═════ Data records

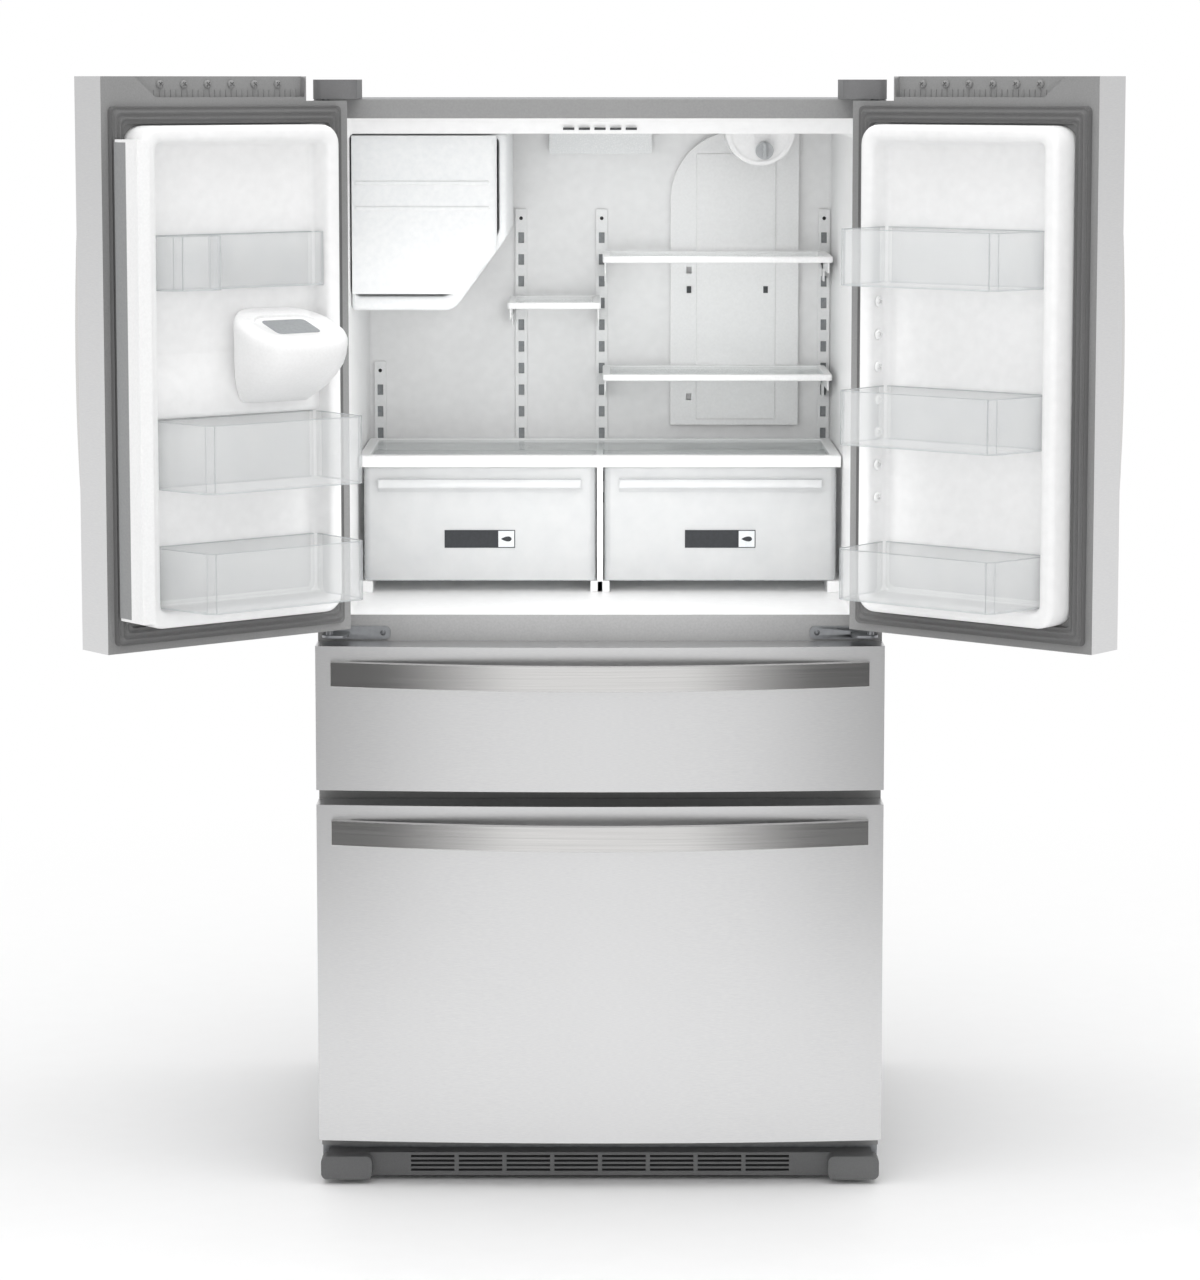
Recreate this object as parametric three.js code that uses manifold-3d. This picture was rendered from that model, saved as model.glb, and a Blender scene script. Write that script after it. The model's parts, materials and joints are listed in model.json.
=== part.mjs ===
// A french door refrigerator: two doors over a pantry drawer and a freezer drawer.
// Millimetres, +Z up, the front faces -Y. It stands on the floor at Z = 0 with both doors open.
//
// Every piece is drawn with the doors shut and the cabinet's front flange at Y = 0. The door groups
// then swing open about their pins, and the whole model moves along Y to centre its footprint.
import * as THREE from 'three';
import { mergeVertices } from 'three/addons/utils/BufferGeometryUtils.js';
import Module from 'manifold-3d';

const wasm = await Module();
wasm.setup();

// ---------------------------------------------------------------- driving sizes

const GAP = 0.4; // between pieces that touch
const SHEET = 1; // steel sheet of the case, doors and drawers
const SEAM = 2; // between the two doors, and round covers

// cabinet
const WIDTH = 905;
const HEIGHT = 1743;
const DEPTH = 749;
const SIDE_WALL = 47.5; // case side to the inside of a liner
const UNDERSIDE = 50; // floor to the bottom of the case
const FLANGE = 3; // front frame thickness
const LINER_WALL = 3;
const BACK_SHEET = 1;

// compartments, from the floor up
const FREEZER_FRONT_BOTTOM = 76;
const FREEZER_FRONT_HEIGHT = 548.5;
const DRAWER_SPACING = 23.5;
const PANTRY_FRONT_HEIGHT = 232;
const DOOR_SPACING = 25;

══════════
═════ Data records

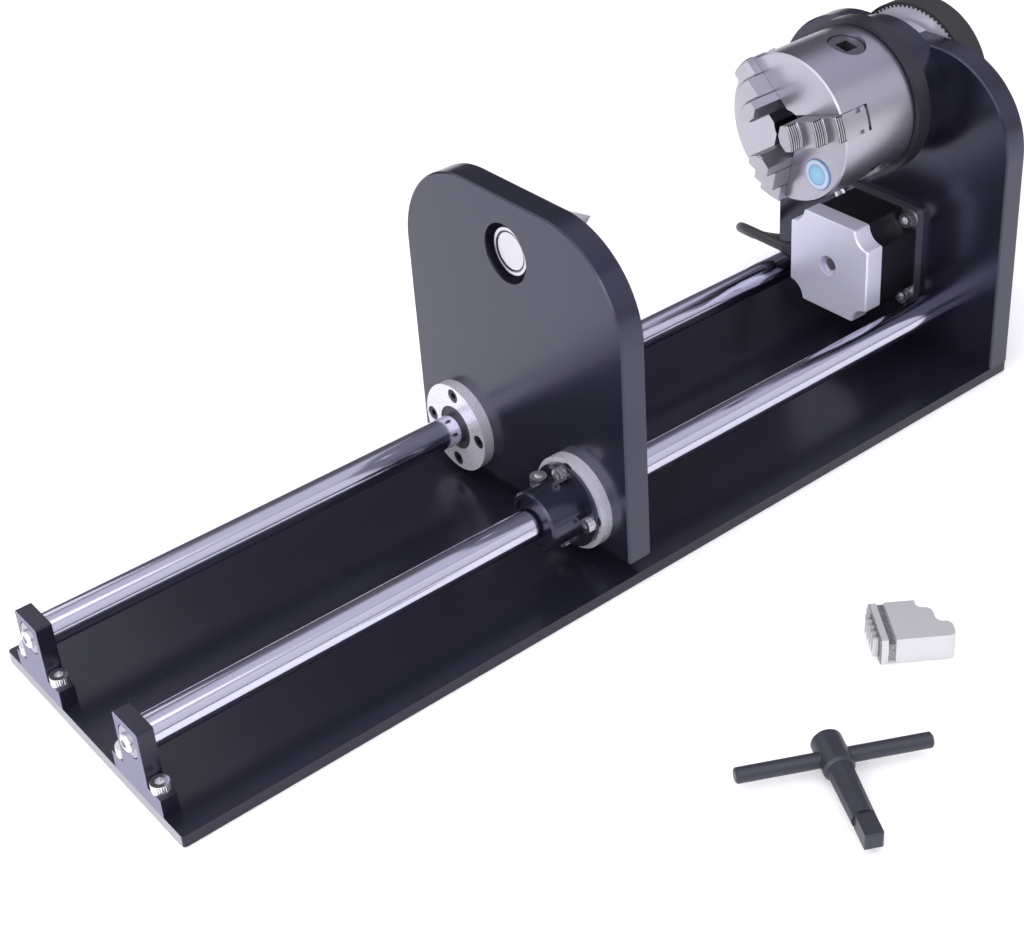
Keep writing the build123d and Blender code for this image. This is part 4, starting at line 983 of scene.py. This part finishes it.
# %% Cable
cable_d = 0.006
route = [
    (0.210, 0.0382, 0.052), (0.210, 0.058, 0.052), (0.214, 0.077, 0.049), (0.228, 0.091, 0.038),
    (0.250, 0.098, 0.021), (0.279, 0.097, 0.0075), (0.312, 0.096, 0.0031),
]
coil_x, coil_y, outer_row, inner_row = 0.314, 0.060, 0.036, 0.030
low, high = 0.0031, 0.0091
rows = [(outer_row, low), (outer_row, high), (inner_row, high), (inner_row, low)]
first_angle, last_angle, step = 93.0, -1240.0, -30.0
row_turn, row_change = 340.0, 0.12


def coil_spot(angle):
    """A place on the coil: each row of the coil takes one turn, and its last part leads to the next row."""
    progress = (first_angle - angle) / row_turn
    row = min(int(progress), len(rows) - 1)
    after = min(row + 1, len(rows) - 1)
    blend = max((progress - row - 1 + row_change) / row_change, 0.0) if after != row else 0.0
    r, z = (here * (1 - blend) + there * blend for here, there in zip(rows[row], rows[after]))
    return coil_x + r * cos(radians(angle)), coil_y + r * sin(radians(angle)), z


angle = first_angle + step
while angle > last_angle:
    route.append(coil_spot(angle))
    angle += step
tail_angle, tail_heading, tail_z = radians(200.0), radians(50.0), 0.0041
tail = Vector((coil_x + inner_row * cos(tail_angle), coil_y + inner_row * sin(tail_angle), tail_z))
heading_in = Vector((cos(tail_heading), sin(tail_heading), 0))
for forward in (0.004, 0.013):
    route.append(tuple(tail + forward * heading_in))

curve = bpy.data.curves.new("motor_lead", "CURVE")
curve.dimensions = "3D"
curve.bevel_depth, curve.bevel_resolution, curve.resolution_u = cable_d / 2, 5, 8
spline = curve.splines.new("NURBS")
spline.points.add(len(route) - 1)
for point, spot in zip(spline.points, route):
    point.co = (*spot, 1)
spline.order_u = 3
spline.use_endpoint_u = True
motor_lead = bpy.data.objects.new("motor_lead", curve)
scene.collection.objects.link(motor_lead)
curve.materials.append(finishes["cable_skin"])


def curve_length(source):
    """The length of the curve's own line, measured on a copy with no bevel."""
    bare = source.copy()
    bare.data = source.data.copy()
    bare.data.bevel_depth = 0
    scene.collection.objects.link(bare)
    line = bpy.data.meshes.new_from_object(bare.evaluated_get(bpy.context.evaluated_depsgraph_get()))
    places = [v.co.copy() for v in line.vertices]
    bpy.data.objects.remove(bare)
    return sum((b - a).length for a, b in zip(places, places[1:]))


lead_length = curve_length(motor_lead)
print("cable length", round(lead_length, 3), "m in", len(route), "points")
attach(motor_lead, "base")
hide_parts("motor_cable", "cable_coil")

══════════

**The exercise**
Look through the material above and print exactly the lines from the one containing "Keep writing the" to the one containing "return coil_x +", both included, and nothing more.

**Correct response**
Keep writing the build123d and Blender code for this image. This is part 4, starting at line 983 of scene.py. This part finishes it.
# %% Cable
cable_d = 0.006
route = [
    (0.210, 0.0382, 0.052), (0.210, 0.058, 0.052), (0.214, 0.077, 0.049), (0.228, 0.091, 0.038),
    (0.250, 0.098, 0.021), (0.279, 0.097, 0.0075), (0.312, 0.096, 0.0031),
]
coil_x, coil_y, outer_row, inner_row = 0.314, 0.060, 0.036, 0.030
low, high = 0.0031, 0.0091
rows = [(outer_row, low), (outer_row, high), (inner_row, high), (inner_row, low)]
first_angle, last_angle, step = 93.0, -1240.0, -30.0
row_turn, row_change = 340.0, 0.12


def coil_spot(angle):
    """A place on the coil: each row of the coil takes one turn, and its last part leads to the next row."""
    progress = (first_angle - angle) / row_turn
    row = min(int(progress), len(rows) - 1)
    after = min(row + 1, len(rows) - 1)
    blend = max((progress - row - 1 + row_change) / row_change, 0.0) if after != row else 0.0
    r, z = (here * (1 - blend) + there * blend for here, there in zip(rows[row], rows[after]))
    return coil_x + r * cos(radians(angle)), coil_y + r * sin(radians(angle)), z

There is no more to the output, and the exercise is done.